Notes on parallel forms:

בָּכָה = bakah (Strong's Concordance #1058) is a more common Hebrew verb for weeping or wailing, (Arabic بَكَى (bakā), Aramaic בְּכָא, ܒܟܳܐ (bko), Assyrian bak, Ethiopic በከየ (bakaya))

בָּלָה = balah (Strong's Concordance #1086) is a verb that means to become old and worn out, (Arabic بَلِىَ (baliya), Aramaic בְּלֵי, ܒܠܴܐ (blo), Ethiopic በልየ (balya)

 

Summary:

In all sources cited above we see human expression emanating from the mouth.

Sanskrit shows a speaking that causes hurt or distress.

Greek shows an address with sharp or harsh words.
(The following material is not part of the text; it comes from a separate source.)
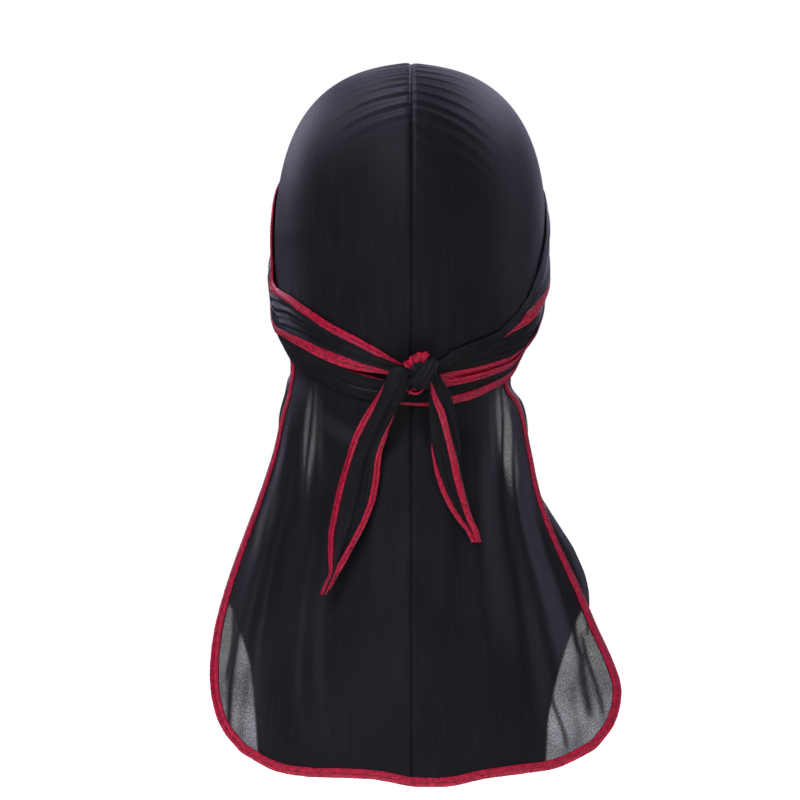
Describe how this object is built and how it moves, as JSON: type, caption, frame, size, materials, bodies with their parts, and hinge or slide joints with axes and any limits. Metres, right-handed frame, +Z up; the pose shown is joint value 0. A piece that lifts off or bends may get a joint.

Latin shows a bleating as an animal, or speaking foolishly. The parallel with the gentle barking of dogs is invoked, or of birds not singing clearly. To speak upon something obscurely, not distinctly or not correctly, a stammering or stuttering.
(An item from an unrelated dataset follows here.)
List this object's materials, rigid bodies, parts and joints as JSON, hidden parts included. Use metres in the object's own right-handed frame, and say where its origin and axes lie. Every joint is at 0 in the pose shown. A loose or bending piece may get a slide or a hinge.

English is very nearly the same as Hebrew in the meaning of the audible expression. Weeping and wailing are notable.

From this evidence the Indo-European languages show a relationship with the Semitic, but are somewhat different in the concepts they convey. Only English seems to have borrowed directly from the Hebrew.
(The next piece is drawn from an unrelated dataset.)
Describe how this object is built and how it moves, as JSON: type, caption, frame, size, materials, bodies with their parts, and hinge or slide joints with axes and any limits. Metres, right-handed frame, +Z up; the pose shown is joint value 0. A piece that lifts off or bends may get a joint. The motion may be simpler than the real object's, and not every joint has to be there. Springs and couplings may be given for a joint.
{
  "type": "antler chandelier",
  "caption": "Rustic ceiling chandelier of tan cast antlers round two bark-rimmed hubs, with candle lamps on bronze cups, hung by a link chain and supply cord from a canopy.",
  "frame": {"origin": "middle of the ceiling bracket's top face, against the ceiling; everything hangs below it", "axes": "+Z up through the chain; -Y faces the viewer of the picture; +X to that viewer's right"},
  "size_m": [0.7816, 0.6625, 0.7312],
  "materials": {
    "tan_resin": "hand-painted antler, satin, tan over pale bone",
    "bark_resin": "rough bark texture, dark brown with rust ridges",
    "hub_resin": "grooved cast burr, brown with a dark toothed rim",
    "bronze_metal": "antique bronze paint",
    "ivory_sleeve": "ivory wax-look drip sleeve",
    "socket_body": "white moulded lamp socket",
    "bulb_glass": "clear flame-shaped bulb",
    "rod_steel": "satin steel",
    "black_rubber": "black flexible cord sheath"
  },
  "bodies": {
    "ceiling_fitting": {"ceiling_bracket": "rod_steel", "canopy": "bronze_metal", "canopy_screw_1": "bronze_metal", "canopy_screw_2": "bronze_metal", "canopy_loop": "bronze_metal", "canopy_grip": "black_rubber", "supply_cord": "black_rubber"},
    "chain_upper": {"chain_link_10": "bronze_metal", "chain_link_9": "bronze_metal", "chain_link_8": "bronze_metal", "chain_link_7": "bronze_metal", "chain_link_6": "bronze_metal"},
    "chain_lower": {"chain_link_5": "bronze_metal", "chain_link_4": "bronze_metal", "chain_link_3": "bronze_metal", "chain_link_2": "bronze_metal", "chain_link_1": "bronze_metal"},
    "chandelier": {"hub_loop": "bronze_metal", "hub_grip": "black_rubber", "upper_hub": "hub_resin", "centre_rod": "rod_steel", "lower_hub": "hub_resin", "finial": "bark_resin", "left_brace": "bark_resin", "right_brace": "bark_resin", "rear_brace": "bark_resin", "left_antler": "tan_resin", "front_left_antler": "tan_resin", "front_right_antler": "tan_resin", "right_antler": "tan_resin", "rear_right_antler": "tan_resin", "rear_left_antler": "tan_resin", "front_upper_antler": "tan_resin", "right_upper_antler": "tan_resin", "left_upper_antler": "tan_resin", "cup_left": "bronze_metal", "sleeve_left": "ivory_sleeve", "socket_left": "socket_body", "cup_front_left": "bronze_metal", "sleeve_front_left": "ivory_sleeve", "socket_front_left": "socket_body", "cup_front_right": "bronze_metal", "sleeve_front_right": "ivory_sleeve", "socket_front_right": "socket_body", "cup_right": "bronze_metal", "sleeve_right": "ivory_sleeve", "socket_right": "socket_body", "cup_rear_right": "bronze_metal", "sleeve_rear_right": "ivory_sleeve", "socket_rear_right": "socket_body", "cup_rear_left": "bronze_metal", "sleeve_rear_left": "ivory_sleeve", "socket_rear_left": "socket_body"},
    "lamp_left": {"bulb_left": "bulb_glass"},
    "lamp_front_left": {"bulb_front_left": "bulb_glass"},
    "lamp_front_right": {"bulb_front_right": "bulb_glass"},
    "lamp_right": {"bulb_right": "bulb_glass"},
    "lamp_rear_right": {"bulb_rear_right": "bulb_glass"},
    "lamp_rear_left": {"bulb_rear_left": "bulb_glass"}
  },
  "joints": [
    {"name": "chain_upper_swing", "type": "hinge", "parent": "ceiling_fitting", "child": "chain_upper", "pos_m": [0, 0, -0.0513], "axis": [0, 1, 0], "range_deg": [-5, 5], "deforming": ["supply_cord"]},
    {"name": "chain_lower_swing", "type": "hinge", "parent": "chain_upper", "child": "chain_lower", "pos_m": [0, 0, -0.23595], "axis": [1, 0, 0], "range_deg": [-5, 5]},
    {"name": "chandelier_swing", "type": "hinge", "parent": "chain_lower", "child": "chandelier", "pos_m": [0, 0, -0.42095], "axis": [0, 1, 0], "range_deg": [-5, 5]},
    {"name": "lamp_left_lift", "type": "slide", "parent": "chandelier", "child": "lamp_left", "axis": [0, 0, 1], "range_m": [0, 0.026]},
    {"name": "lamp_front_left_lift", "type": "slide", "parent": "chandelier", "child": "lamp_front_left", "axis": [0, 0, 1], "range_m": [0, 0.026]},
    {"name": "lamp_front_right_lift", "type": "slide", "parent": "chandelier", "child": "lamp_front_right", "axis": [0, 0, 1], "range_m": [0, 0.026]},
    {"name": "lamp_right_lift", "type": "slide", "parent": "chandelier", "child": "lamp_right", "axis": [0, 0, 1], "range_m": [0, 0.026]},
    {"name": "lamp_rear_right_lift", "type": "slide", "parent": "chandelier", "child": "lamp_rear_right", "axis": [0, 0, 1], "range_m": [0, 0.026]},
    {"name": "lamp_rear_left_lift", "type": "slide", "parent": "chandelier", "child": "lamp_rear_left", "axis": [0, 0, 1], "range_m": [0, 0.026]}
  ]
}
OED admits that the word BELLOW has an origin that has no clear source. Who knows? Perhaps it is from BAWL.

List of References

BDB: Hebrew and English Lexicon of the Old Testament, F. Brown, S. R. Driver, and C. A. Briggs, Oxford University Press, Oxford, 1951. Now available electronically from Logos Bible Software, as Enhanced Brown-Driver-Briggs Hebrew and English Lexicon, electronic edition, Logos Research Systems, Oak Harbor, WA, 2000.

SEC: Strong's Exhaustive Concordance, J. Strong, Abingdon Press, New York, 1890. Now available on line from multiple sources, such as BIBLESOFT, 22014 7th Ave. South, Seattle, WA 98198.

OED: Oxford English Dictionary, Oxford University Press, 1971. Now available on line from Online Subscription Department, Oxford University Press, 198 Madison Avenue, New York, NY 10016.

TWOT: Theological Wordbook of the Old Testament by R. Laird Harris, Gleason L. Archer, and Bruce K. Waltke, Moody Press, 1980. Now available on line from multiple sources, such as BIBLESOFT, 22014 7th Ave. South, Seattle, WA 98198.

The Word: Isaac Mozeson, SPI Books, New York, 1989

I offer no references for words that come from various other languages, and that can be traced by browsing the World Wide Web.